- I’m not even kidding. I have not actively loathed a movie this much in a long time.
- My cousin correctly pointed out that this is (Paul Haggis’) Crash for the internet age, and it’s just as terrible and unsophisticated. This is a hyperlink story centring around the internet (meta!) and the (dis)connections we make with one another through the Internet. I capitalize Internet beacuse I feel like that sums up the circa 1996 quality of the themes and messages of the film. Despite the filmmakers’ protestations to the contrary during the Q&A, this film definitely sends the message that if you use the internet, you’re going to meet a horrible end one way or another. Cautionary tales for kids!
I don’t mean to belittle the actual subject matter; identity theft, cyber-bullying, etc. are all important topics and are realities we face as people in the Modern Age™. But the absolute dumbing down and ridiculousness of the content really does a disservice to these topics. I really, really wanted the film to end on this note:
- Ned Nickerson from Nancy Drew plays some weird teenage internet porn kid, so that was upsetting.
- I think my biggest problem with this movie is that the internet is simply a medium and all of the problems in this film are things that are problematic parts of being a human being functioning on this planet. There may be instances where the internet exacerbates or makes easier some of the things depicted, but, for instance, the problem with cyber-bullying is not the cyber but the bullying. The little fuckers who made the fake Facebook account with which to harass their classmate obviously have a whole heap of other issues going on.
- At the movie’s climax, it breaks out into this weird, slow-motion, Matrix-esque moment across all the storylines, where characters flail and fall through the air slowly in counterpoint to the extreme violence they’re all inflicting on each other in those moments. Like… if I can’t figure out this is the climax of your film without you having to do this, you have other problems.
- This movie was appallingly stupid, but not even the film could match the appalling stupidity of the person who asked the question “Why did you call the film Disconnect?” The director was so aghast by the question that he didn’t even answer it, so the moderator awkwardly moved on to the next question.

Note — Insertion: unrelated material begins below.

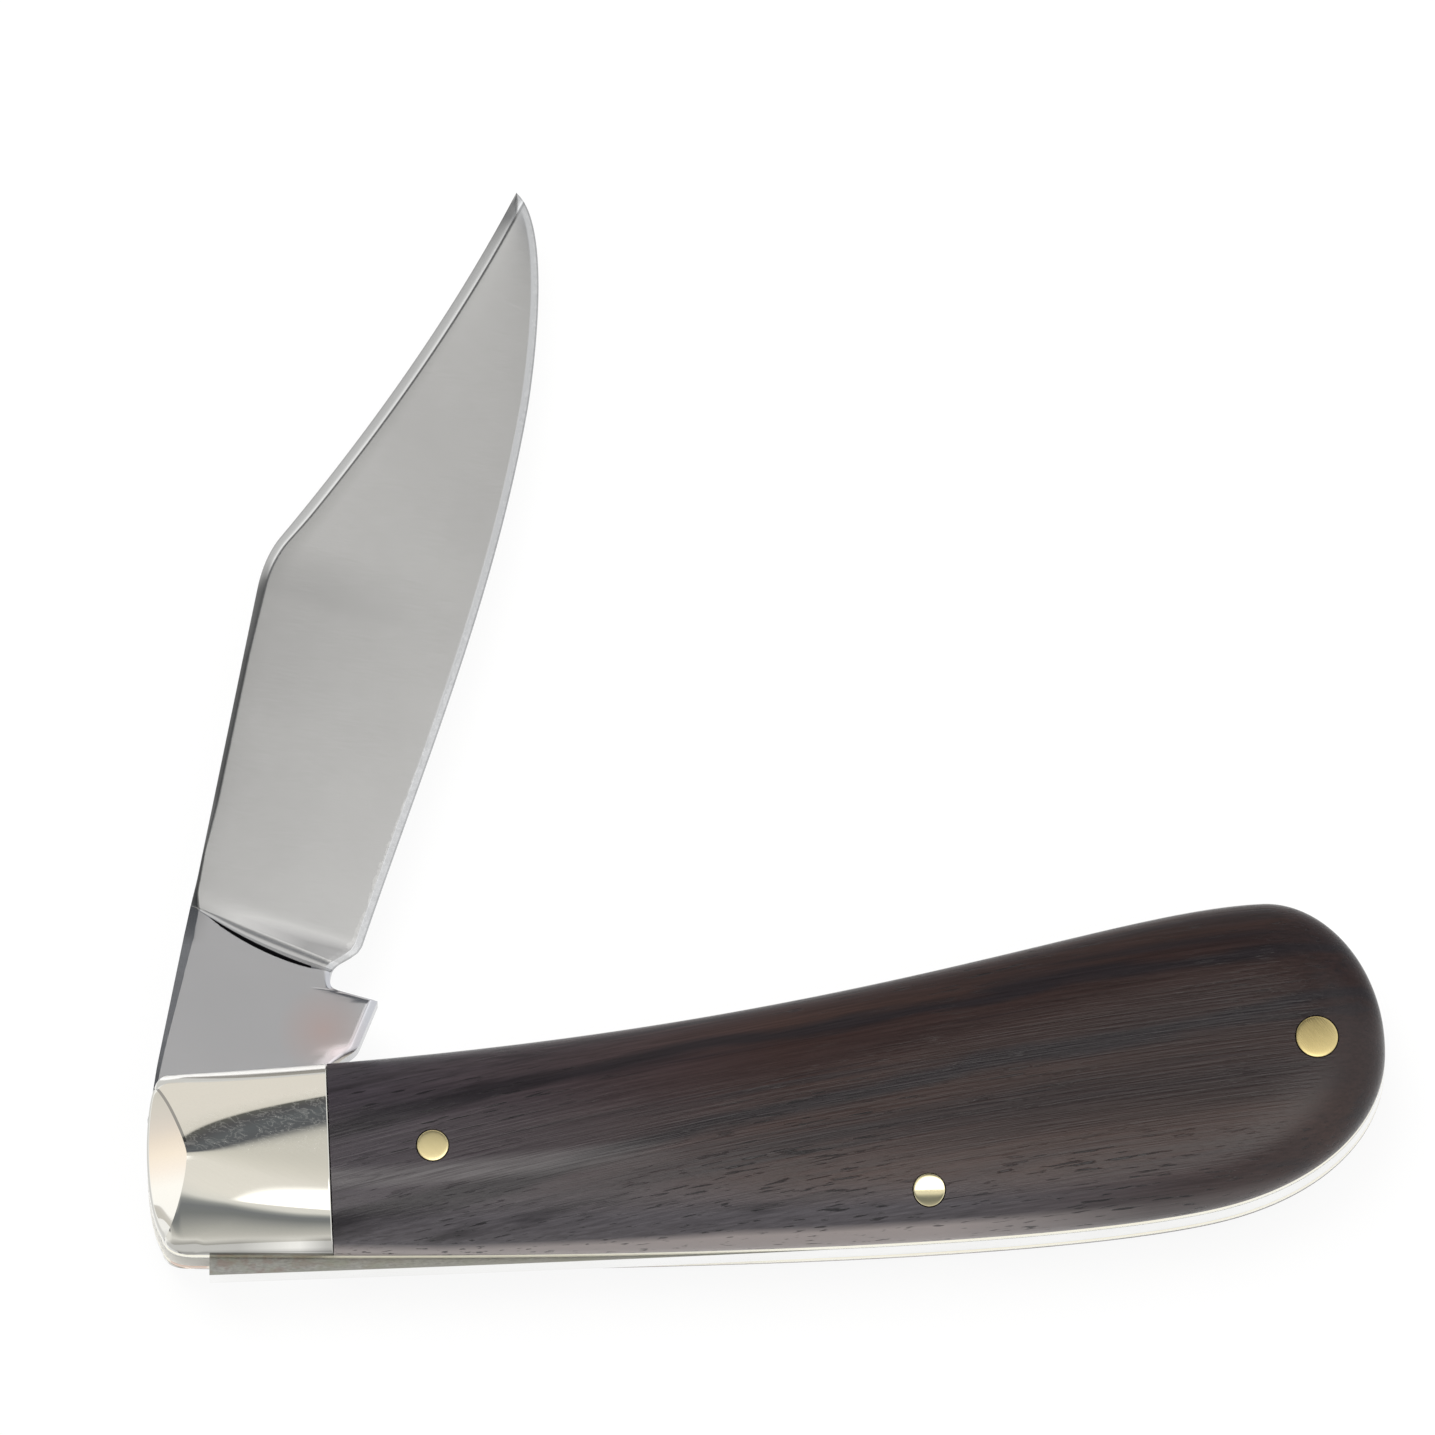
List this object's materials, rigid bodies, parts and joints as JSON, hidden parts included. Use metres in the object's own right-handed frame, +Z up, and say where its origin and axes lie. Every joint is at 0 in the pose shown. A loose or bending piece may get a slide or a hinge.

- I’ve spent the better part of a decade online regularly (sorry, late adopter here!), and the terrible, evil, no-good-can-come-of-this internet is just not one that I am familiar with. Believe me, I too see the deep irony of a general misanthrope saying the internet is not all bad but… it’s not all bad. There are people I’ve been friends with online longer than many of my friends in real life. I’ve met some of them, I haven’t met others, but I’m 100% certain that I’ve had lots of good experiences due to knowing these people. It’s sort of sad that there wasn’t at least one positive story line in there somewhere to counteract all the hilarious doom and gloom.
This is also where someone I thought I knew well online comes over and hacks me to death in my sleep because I accidentally gave them my mailing address for Christmas card purposes one year. Oops.
- This movie got a standing ovation. This is kind of why I hate the audience choice award, because audiences consistently prove to me that they’ve never been to the movies before.